Tot slot, niemand kan het op zich nemen zich als een ambassadeur van het geluk te presenteren. Er komt teveel bij kijken en er zijn teveel onderscheiden vormen van geluk, opdat we er echt wel iets mee kunnen aanvangen, met de meetbare vormen van geluk. Dit te kunnen schrijven en met genoegen terug kunnen denken aan gesprekken, het bijwonen van concerten en recitals, het studeren van de inzichten van historici over de condition humaine in andere tijden en dat, als er zich gelegenheid toe aandient ook met anderen over te spreken, bevordert zeer mijn welbevinden. Maar het huisje bij de molen, met bonte gordijntjes, met een aardig meisje dat zal ik niet achteloos voorbijgaan. Maar als ik er niet achteloos zou heen gaan, dan zou het wel eens veel geluk kunnen bederven. Richard Sennett zag het goed, ook levenskunst is een zaak van vatten, aangrijpen, soms licht, als de snaren van een harp en dan weer loslaten, alles wel doordacht en tegelijk zomaar.

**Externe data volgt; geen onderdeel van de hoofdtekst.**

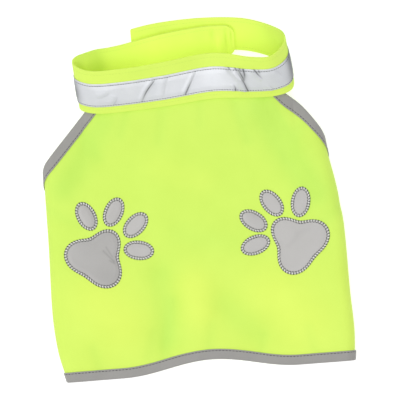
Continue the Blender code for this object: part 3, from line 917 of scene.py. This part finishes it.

Streven naar geluk is iedereen gegeven, maar onze cultuur vergt veel capabilities om het realiseren. En dat is wat het onderwijs moet doen. Veel drill, mijnheer Bormans, van de tafels van vermenigvuldiging, van werkwoordsvormen, van woordsoorten en hoe we zinnen kunnen maken die onze gedachten zo goed mogelijk weergeven of waarin we onze warrige gedachten net kunnen disciplineren tot iets waar we het met anderen over kunnen hebben. Maar evengoed is het nuttig voor wie met de handen wil werken de kans te geven de handelingen goed te laten inslijpen, tot vervelens toe om dan in staat te blijken iets uitzonderlijks te doen, een meesterstuk te maken, maar dat hoeft zelfs niet, want dat laatste, dat zijn onze overspannen verwachtingen.

Een vraag blijft rond zoemen: kan een mentaal gehandicapte gelukkig zijn? Of een familie met een mentaal gehandicapte of een chronisch zieke patiënt die veel zorg vraagt? Het kan want de weg naar welbevinden blijkt ondanks dat alles, ontgoocheling of verontwaardiging over het trieste lot, wel open te liggen. Niet omdat men berusten moet in dat trieste lot, wel omdat men de omstandigheden, wel degelijk naar eigen hand kan zetten. Klagen over het lot? Het is zo gemakkelijk mijnheer. De leerschool van het leven, meen ik, van Giacomo Casanova te hebben begrepen zijn niet de normen, maar de normen die er zijn naar goed inzicht hanteren. Men weet dat de man een schelm, schavuit en zelfs oplichter was, maar het verhaal dat hij schreef aan het einde van zijn leven bevat meer dan het verslag van zijn erotische escapades. En ongelukkig dat hij was toen zijn charme niet meer bleek te werken! Toch moet hij in het schrijven van dat levensverhaal veel genoegen hebben gevonden.

Er zijn talloze wegen naar geluk, maar elkeen heeft een eigen lichaam – en dus brein – waar we het mee moeten doen. Dat kan soms pijnlijk ontoereikend zijn, blijken of worden. En toch, ook dan is het mogelijk iets van welbevinden te ervaren. De omstandigheden hanteren en er het beste van maken, is dat ook niet een levenshouding die veel goeds met zich kan brengen? Of moeten we echt aan de Soma? Medische begeleiding en prozac of precies de wilde die niet aan de gelukspil wil?